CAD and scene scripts
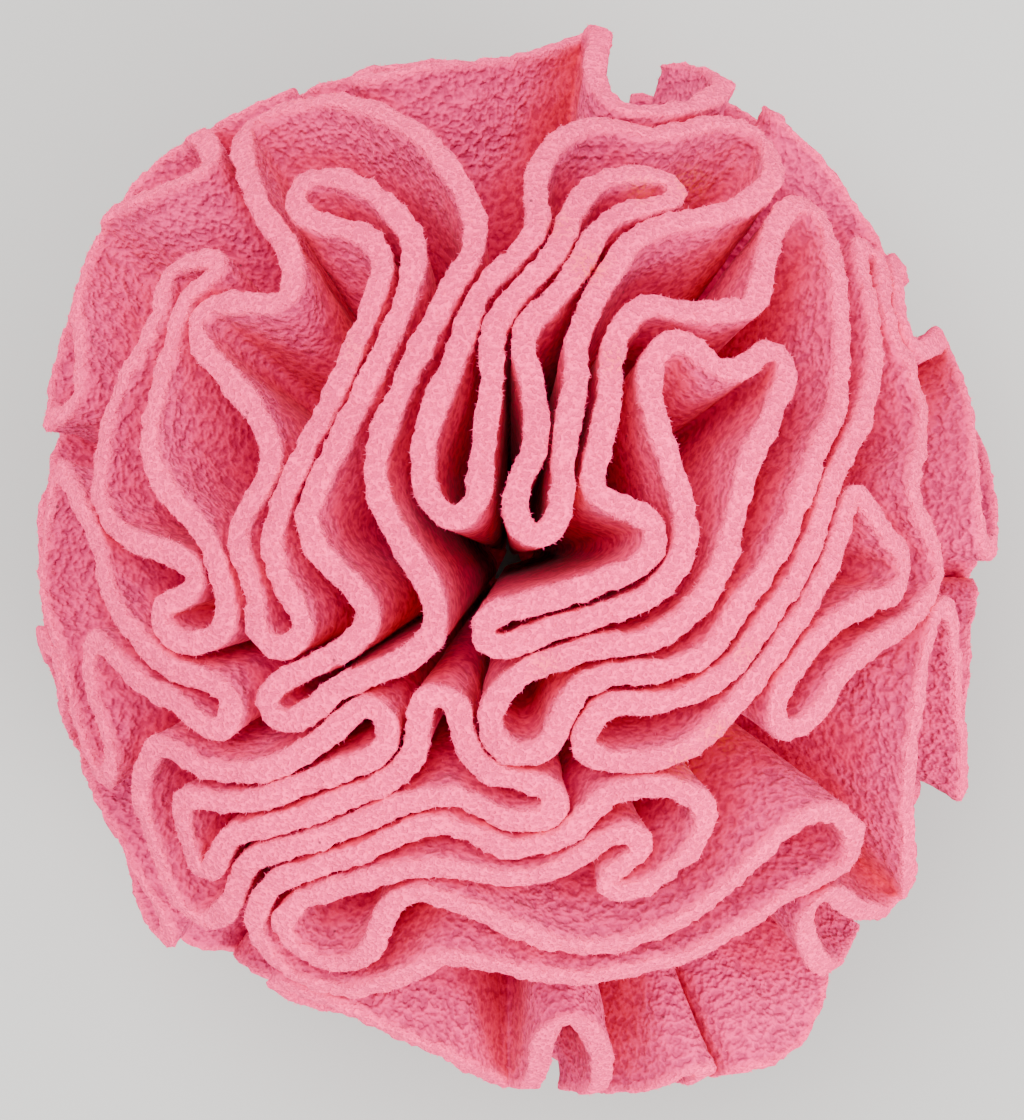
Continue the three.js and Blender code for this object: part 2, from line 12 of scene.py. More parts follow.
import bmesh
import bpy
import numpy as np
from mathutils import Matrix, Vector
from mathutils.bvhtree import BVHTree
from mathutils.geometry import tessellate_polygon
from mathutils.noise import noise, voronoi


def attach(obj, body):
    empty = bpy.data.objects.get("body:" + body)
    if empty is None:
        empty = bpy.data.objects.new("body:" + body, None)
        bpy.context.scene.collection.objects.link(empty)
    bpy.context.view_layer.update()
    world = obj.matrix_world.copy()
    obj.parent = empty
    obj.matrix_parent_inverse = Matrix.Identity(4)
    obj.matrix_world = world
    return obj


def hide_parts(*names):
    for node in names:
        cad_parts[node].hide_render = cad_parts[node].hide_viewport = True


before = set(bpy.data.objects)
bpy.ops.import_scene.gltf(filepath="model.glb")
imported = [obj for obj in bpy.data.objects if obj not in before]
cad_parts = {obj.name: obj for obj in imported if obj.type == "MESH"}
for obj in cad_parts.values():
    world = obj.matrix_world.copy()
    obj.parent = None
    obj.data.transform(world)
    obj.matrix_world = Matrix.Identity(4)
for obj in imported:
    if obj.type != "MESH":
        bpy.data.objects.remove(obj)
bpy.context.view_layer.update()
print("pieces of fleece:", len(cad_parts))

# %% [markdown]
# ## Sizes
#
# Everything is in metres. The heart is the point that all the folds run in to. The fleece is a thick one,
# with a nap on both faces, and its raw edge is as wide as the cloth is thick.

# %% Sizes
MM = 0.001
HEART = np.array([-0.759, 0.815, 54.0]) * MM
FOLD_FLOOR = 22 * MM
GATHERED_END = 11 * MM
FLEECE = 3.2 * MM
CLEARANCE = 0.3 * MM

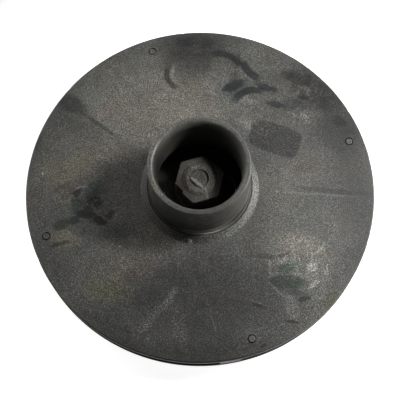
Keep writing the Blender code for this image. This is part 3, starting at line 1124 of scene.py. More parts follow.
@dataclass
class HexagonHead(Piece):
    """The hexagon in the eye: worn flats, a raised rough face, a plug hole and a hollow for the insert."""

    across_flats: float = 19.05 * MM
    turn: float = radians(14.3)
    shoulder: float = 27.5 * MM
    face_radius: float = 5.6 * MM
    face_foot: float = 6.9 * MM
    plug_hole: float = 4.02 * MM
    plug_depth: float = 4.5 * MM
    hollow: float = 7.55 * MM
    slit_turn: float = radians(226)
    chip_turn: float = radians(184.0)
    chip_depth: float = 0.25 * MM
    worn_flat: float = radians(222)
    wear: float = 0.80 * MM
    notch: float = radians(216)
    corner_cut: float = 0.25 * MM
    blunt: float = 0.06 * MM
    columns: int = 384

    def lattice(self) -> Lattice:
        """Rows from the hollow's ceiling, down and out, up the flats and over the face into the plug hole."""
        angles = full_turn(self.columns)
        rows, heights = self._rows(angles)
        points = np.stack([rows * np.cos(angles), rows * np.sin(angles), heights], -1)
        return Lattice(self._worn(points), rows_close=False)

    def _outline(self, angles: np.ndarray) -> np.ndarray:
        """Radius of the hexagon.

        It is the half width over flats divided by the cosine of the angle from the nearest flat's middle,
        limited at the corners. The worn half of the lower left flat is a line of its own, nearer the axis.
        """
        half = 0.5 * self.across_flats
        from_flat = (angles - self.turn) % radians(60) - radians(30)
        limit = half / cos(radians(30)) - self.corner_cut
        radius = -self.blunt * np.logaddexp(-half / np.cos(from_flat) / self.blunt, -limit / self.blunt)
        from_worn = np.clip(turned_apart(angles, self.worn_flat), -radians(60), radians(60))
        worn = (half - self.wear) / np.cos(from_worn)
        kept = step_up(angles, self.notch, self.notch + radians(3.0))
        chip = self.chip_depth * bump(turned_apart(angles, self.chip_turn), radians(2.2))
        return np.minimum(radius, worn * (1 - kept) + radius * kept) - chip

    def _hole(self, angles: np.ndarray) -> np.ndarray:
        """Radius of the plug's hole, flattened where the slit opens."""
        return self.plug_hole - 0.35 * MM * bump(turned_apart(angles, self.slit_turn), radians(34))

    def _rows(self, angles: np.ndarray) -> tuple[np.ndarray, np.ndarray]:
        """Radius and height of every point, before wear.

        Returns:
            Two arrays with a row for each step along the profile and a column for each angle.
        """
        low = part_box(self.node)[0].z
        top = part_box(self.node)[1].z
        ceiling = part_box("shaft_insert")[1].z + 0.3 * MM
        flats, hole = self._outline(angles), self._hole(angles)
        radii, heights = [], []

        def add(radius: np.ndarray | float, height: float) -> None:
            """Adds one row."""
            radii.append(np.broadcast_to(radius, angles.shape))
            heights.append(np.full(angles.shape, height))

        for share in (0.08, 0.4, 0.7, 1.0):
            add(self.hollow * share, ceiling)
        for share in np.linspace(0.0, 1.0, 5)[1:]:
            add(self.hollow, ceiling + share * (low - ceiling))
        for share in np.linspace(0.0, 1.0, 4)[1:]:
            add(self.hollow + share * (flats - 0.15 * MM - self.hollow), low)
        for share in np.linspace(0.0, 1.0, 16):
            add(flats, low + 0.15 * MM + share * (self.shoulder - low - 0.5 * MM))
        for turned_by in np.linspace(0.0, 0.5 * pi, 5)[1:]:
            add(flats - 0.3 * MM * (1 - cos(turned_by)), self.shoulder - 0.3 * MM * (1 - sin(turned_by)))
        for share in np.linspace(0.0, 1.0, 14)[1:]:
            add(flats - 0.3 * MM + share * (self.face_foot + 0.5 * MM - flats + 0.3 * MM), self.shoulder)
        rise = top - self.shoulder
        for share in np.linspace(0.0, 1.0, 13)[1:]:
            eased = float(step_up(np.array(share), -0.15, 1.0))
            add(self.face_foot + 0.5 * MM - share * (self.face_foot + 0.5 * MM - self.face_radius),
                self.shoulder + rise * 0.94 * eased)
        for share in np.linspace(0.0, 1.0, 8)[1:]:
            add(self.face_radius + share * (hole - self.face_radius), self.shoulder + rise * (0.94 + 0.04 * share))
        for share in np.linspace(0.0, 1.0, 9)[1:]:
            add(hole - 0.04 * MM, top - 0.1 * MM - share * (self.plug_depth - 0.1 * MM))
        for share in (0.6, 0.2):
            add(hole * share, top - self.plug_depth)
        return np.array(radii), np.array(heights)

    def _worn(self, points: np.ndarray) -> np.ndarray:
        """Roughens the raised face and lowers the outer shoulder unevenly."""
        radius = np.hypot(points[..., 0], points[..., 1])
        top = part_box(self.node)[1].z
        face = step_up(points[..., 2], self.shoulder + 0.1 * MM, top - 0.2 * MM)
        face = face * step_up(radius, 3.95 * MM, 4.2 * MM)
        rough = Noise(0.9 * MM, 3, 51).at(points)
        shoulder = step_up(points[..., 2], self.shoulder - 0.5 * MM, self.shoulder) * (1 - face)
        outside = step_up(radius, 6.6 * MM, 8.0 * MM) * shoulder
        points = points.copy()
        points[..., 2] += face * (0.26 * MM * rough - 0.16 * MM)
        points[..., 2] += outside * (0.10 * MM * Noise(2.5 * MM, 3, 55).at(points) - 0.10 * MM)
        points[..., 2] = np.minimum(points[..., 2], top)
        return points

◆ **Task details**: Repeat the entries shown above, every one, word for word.

◆ **Finished task**:
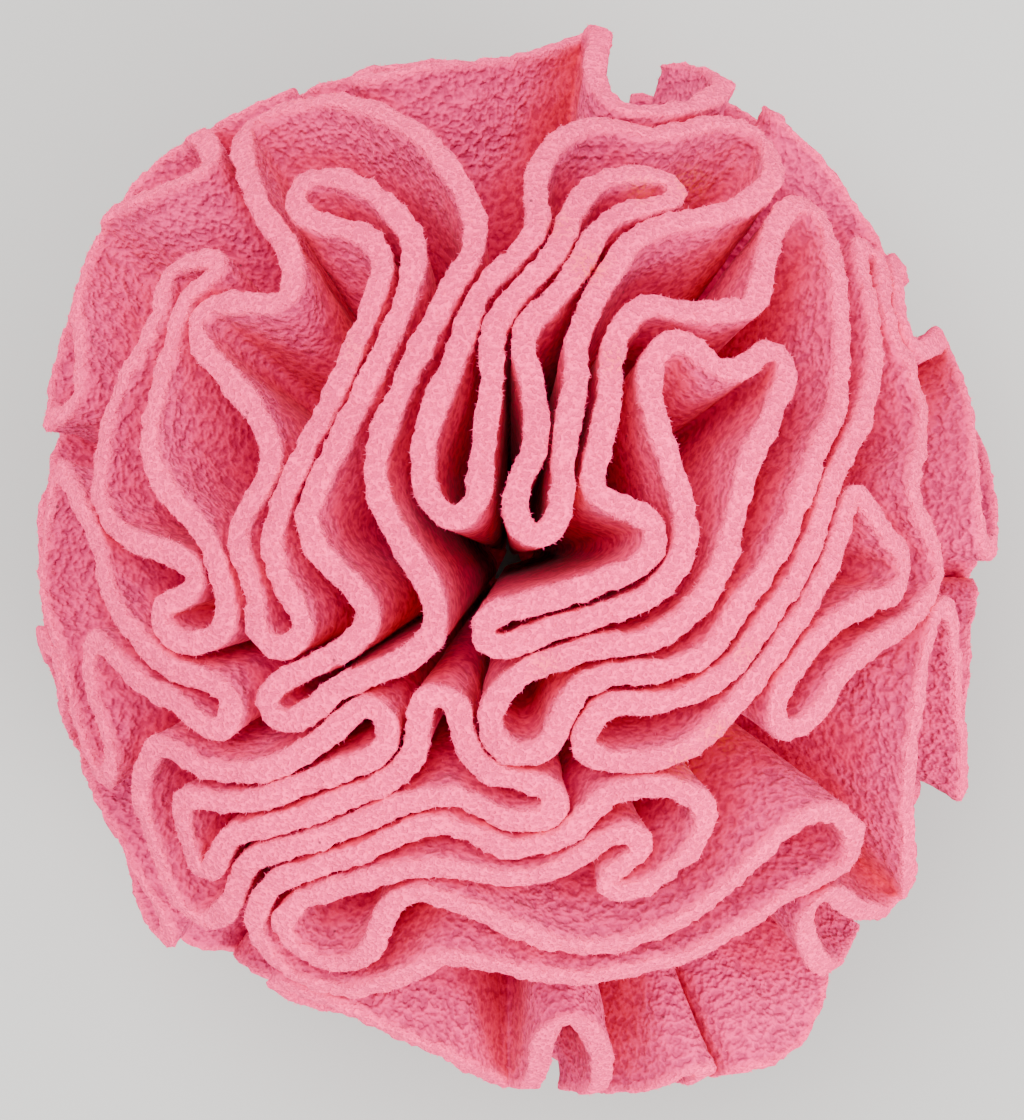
Continue the three.js and Blender code for this object: part 2, from line 12 of scene.py. More parts follow.
import bmesh
import bpy
import numpy as np
from mathutils import Matrix, Vector
from mathutils.bvhtree import BVHTree
from mathutils.geometry import tessellate_polygon
from mathutils.noise import noise, voronoi


def attach(obj, body):
    empty = bpy.data.objects.get("body:" + body)
    if empty is None:
        empty = bpy.data.objects.new("body:" + body, None)
        bpy.context.scene.collection.objects.link(empty)
    bpy.context.view_layer.update()
    world = obj.matrix_world.copy()
    obj.parent = empty
    obj.matrix_parent_inverse = Matrix.Identity(4)
    obj.matrix_world = world
    return obj


def hide_parts(*names):
    for node in names:
        cad_parts[node].hide_render = cad_parts[node].hide_viewport = True


before = set(bpy.data.objects)
bpy.ops.import_scene.gltf(filepath="model.glb")
imported = [obj for obj in bpy.data.objects if obj not in before]
cad_parts = {obj.name: obj for obj in imported if obj.type == "MESH"}
for obj in cad_parts.values():
    world = obj.matrix_world.copy()
    obj.parent = None
    obj.data.transform(world)
    obj.matrix_world = Matrix.Identity(4)
for obj in imported:
    if obj.type != "MESH":
        bpy.data.objects.remove(obj)
bpy.context.view_layer.update()
print("pieces of fleece:", len(cad_parts))

# %% [markdown]
# ## Sizes
#
# Everything is in metres. The heart is the point that all the folds run in to. The fleece is a thick one,
# with a nap on both faces, and its raw edge is as wide as the cloth is thick.

# %% Sizes
MM = 0.001
HEART = np.array([-0.759, 0.815, 54.0]) * MM
FOLD_FLOOR = 22 * MM
GATHERED_END = 11 * MM
FLEECE = 3.2 * MM
CLEARANCE = 0.3 * MM

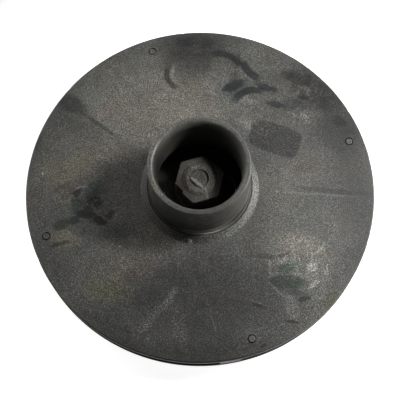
Keep writing the Blender code for this image. This is part 3, starting at line 1124 of scene.py. More parts follow.
@dataclass
class HexagonHead(Piece):
    """The hexagon in the eye: worn flats, a raised rough face, a plug hole and a hollow for the insert."""

    across_flats: float = 19.05 * MM
    turn: float = radians(14.3)
    shoulder: float = 27.5 * MM
    face_radius: float = 5.6 * MM
    face_foot: float = 6.9 * MM
    plug_hole: float = 4.02 * MM
    plug_depth: float = 4.5 * MM
    hollow: float = 7.55 * MM
    slit_turn: float = radians(226)
    chip_turn: float = radians(184.0)
    chip_depth: float = 0.25 * MM
    worn_flat: float = radians(222)
    wear: float = 0.80 * MM
    notch: float = radians(216)
    corner_cut: float = 0.25 * MM
    blunt: float = 0.06 * MM
    columns: int = 384

    def lattice(self) -> Lattice:
        """Rows from the hollow's ceiling, down and out, up the flats and over the face into the plug hole."""
        angles = full_turn(self.columns)
        rows, heights = self._rows(angles)
        points = np.stack([rows * np.cos(angles), rows * np.sin(angles), heights], -1)
        return Lattice(self._worn(points), rows_close=False)

    def _outline(self, angles: np.ndarray) -> np.ndarray:
        """Radius of the hexagon.

        It is the half width over flats divided by the cosine of the angle from the nearest flat's middle,
        limited at the corners. The worn half of the lower left flat is a line of its own, nearer the axis.
        """
        half = 0.5 * self.across_flats
        from_flat = (angles - self.turn) % radians(60) - radians(30)
        limit = half / cos(radians(30)) - self.corner_cut
        radius = -self.blunt * np.logaddexp(-half / np.cos(from_flat) / self.blunt, -limit / self.blunt)
        from_worn = np.clip(turned_apart(angles, self.worn_flat), -radians(60), radians(60))
        worn = (half - self.wear) / np.cos(from_worn)
        kept = step_up(angles, self.notch, self.notch + radians(3.0))
        chip = self.chip_depth * bump(turned_apart(angles, self.chip_turn), radians(2.2))
        return np.minimum(radius, worn * (1 - kept) + radius * kept) - chip

    def _hole(self, angles: np.ndarray) -> np.ndarray:
        """Radius of the plug's hole, flattened where the slit opens."""
        return self.plug_hole - 0.35 * MM * bump(turned_apart(angles, self.slit_turn), radians(34))

    def _rows(self, angles: np.ndarray) -> tuple[np.ndarray, np.ndarray]:
        """Radius and height of every point, before wear.

        Returns:
            Two arrays with a row for each step along the profile and a column for each angle.
        """
        low = part_box(self.node)[0].z
        top = part_box(self.node)[1].z
        ceiling = part_box("shaft_insert")[1].z + 0.3 * MM
        flats, hole = self._outline(angles), self._hole(angles)
        radii, heights = [], []

        def add(radius: np.ndarray | float, height: float) -> None:
            """Adds one row."""
            radii.append(np.broadcast_to(radius, angles.shape))
            heights.append(np.full(angles.shape, height))

        for share in (0.08, 0.4, 0.7, 1.0):
            add(self.hollow * share, ceiling)
        for share in np.linspace(0.0, 1.0, 5)[1:]:
            add(self.hollow, ceiling + share * (low - ceiling))
        for share in np.linspace(0.0, 1.0, 4)[1:]:
            add(self.hollow + share * (flats - 0.15 * MM - self.hollow), low)
        for share in np.linspace(0.0, 1.0, 16):
            add(flats, low + 0.15 * MM + share * (self.shoulder - low - 0.5 * MM))
        for turned_by in np.linspace(0.0, 0.5 * pi, 5)[1:]:
            add(flats - 0.3 * MM * (1 - cos(turned_by)), self.shoulder - 0.3 * MM * (1 - sin(turned_by)))
        for share in np.linspace(0.0, 1.0, 14)[1:]:
            add(flats - 0.3 * MM + share * (self.face_foot + 0.5 * MM - flats + 0.3 * MM), self.shoulder)
        rise = top - self.shoulder
        for share in np.linspace(0.0, 1.0, 13)[1:]:
            eased = float(step_up(np.array(share), -0.15, 1.0))
            add(self.face_foot + 0.5 * MM - share * (self.face_foot + 0.5 * MM - self.face_radius),
                self.shoulder + rise * 0.94 * eased)
        for share in np.linspace(0.0, 1.0, 8)[1:]:
            add(self.face_radius + share * (hole - self.face_radius), self.shoulder + rise * (0.94 + 0.04 * share))
        for share in np.linspace(0.0, 1.0, 9)[1:]:
            add(hole - 0.04 * MM, top - 0.1 * MM - share * (self.plug_depth - 0.1 * MM))
        for share in (0.6, 0.2):
            add(hole * share, top - self.plug_depth)
        return np.array(radii), np.array(heights)

    def _worn(self, points: np.ndarray) -> np.ndarray:
        """Roughens the raised face and lowers the outer shoulder unevenly."""
        radius = np.hypot(points[..., 0], points[..., 1])
        top = part_box(self.node)[1].z
        face = step_up(points[..., 2], self.shoulder + 0.1 * MM, top - 0.2 * MM)
        face = face * step_up(radius, 3.95 * MM, 4.2 * MM)
        rough = Noise(0.9 * MM, 3, 51).at(points)
        shoulder = step_up(points[..., 2], self.shoulder - 0.5 * MM, self.shoulder) * (1 - face)
        outside = step_up(radius, 6.6 * MM, 8.0 * MM) * shoulder
        points = points.copy()
        points[..., 2] += face * (0.26 * MM * rough - 0.16 * MM)
        points[..., 2] += outside * (0.10 * MM * Noise(2.5 * MM, 3, 55).at(points) - 0.10 * MM)
        points[..., 2] = np.minimum(points[..., 2], top)
        return points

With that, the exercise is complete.